■ **TO BE DONE**
Where a line below holds the string "return", copy that line.
-------- PROVIDED MATERIAL
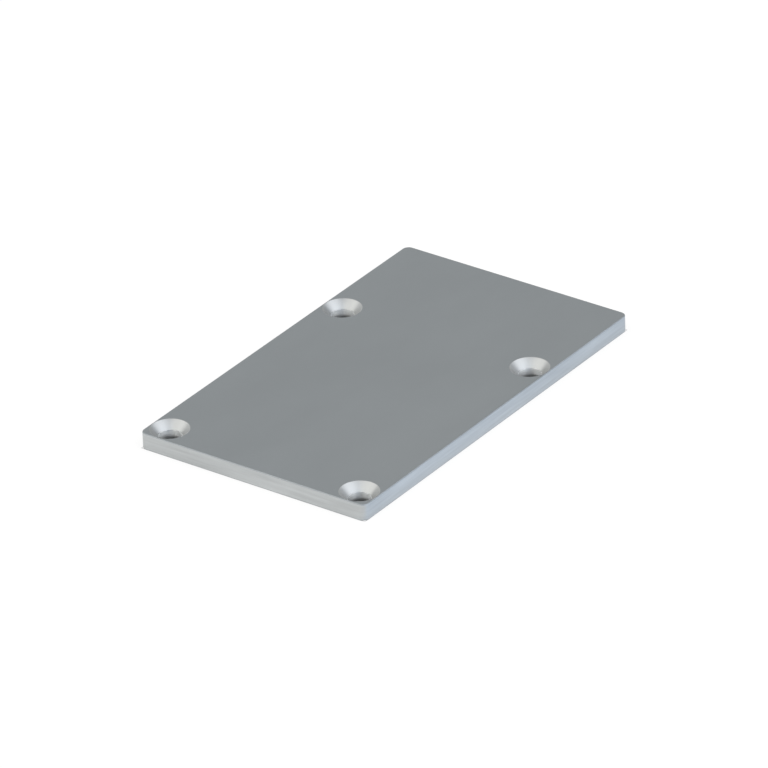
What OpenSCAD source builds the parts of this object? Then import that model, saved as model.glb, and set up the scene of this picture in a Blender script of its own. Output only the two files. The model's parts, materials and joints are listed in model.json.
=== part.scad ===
// Flat end plate that closes the end of an extruded tube or channel.
// One plate of aluminium with softened corners and edges and four countersunk
// screw holes. It lies on its back face, the face that meets the tube.
// X runs along the short sides, Y along the long ones, Z out of the front face.

/* [Plate] */
// Length of the short sides
plate_w = 60; // [50:1:120]
// Length of the long sides
plate_l = 100; // [85:1:200]
// Thickness between the back and the front face
plate_t = 4; // [3:0.25:8]
// Radius of the four upright corners
corner_r = 1.6; // [0.5:0.1:4]
// Width of the small bevel along the edges of both faces
edge_break = 0.2; // [0.05:0.05:0.4]

/* [Screw holes] */
// Diameter of the straight part, clear of the screw's shank
bore_d = 5.3; // [3:0.1:6.5]
// Diameter of the countersink where it meets the front face
csk_d = 8.9; // [7:0.1:11]
// Included angle of the countersink
csk_angle = 90; // [82:1:100]
// Metal left between a countersink's rim and the sides of the plate
rim_land = 0.25; // [0.2:0.05:8]
// Distance between the near pair of holes and the far pair
pair_pitch = 64; // [20:1:70]

/* [Hidden] */
$fn = 96;

// How far a cutting tool runs past the face that it opens
run_out = 1;

// Centres of the corner radii
corner_x = plate_w / 2 - corner_r;
corner_y = plate_l / 2 - corner_r;

// The holes sit as near to the sides as their countersinks allow
hole_inset = csk_d / 2 + rim_land;
hole_x = plate_w / 2 - hole_inset;
near_y = -plate_l / 2 + hole_inset;
far_y = near_y + pair_pitch;

// The countersink grows by this much in radius for each unit of height
csk_slope = tan(csk_angle / 2);
csk_depth = (csk_d - bore_d) / 2 / csk_slope;

// Half of a section through the plate, from its middle out to a side that is
// half_width away, with both edges bevelled
module half_section(half_width) {
    polygon([
        [0, 0],
        [half_width - edge_break, 0],
        [half_width, edge_break],
        [half_width, plate_t - edge_break],
        [half_width - edge_break, plate_t],
        [0, plate_t]
    ]);
}

// Whole section through the plate, seen along one of its long directions
module section(half_width) {
    half_section(half_width);
    mirror([1, 0, 0]) half_section(half_width);
}

// Slab between the short sides, as wide as the plate and free of its corners
module lengthwise_slab() {
    rotate([90, 0, 0])
        linear_extrude(height = 2 * corner_y, center = true)
            section(plate_w / 2);
}

// Slab between the long sides, as long as the plate and free of its corners
module crosswise_slab() {
    rotate([90, 0, 90])
        linear_extrude(height = 2 * corner_x, center = true)
            section(plate_l / 2);
}

// Round corners, turned from the same bevelled edge as the sides
module corners() {
    for (x = [-corner_x, corner_x], y = [-corner_y, corner_y])
        translate([x, y, 0])
            rotate_extrude()
                half_section(corner_r);
}

// Plate before its holes are made
module blank() {
    lengthwise_slab();
    crosswise_slab();
    corners();
}

// Tool that makes one hole: a drill with the countersink's cone above it
module countersunk_hole() {
    translate([0, 0, -run_out])
        cylinder(d = bore_d, h = plate_t + run_out);
    translate([0, 0, plate_t - csk_depth])
        cylinder(d1 = bore_d, d2 = csk_d + 2 * run_out * csk_slope, h = csk_depth + run_out);
}

module end_plate() {
    color([0.6, 0.62, 0.63])
        difference() {
            blank();
            for (x = [-hole_x, hole_x], y = [near_y, far_y])
                translate([x, y, 0])
                    countersunk_hole();
        }
}

end_plate();
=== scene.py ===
"""Looks of a flat end plate that closes an extruded tube.

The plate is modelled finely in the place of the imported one. Its surfaces get their anodised, brushed and
turned finishes, and it lies on a plain pale floor in soft light. The file is laid out as an add-on and run
as a script.
"""

import json
import math

import bmesh
import bpy
from bpy.props import FloatProperty, FloatVectorProperty, IntProperty, PointerProperty
from mathutils import Matrix, Vector


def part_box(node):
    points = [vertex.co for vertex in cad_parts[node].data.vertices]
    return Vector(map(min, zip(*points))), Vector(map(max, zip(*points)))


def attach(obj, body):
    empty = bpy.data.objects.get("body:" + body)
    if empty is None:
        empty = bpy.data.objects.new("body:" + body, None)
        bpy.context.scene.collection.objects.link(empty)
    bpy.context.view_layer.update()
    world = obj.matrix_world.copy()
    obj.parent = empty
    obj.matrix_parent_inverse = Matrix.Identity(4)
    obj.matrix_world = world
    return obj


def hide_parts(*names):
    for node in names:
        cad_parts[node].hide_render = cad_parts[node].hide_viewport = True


bl_info = {
    "name": "Tube End Plate",
    "version": (1, 0, 0),
    "blender": (4, 5, 0),
    "location": "View3D > Sidebar > End Plate",
    "description": "Models, finishes and stages a flat tube end plate with four countersunk holes",
    "category": "Object",
}

MM = 0.001
NODE = "end_plate"
BODY = "root"

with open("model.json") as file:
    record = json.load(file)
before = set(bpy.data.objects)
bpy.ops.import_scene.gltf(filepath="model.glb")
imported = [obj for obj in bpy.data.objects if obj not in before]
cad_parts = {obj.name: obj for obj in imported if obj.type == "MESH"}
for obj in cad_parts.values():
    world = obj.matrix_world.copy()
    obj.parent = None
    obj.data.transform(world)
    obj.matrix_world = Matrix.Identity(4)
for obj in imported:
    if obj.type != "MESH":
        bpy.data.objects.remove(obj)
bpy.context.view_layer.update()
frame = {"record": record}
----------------
■ **THE COMPLETED TASK**
    return Vector(map(min, zip(*points))), Vector(map(max, zip(*points)))
    return obj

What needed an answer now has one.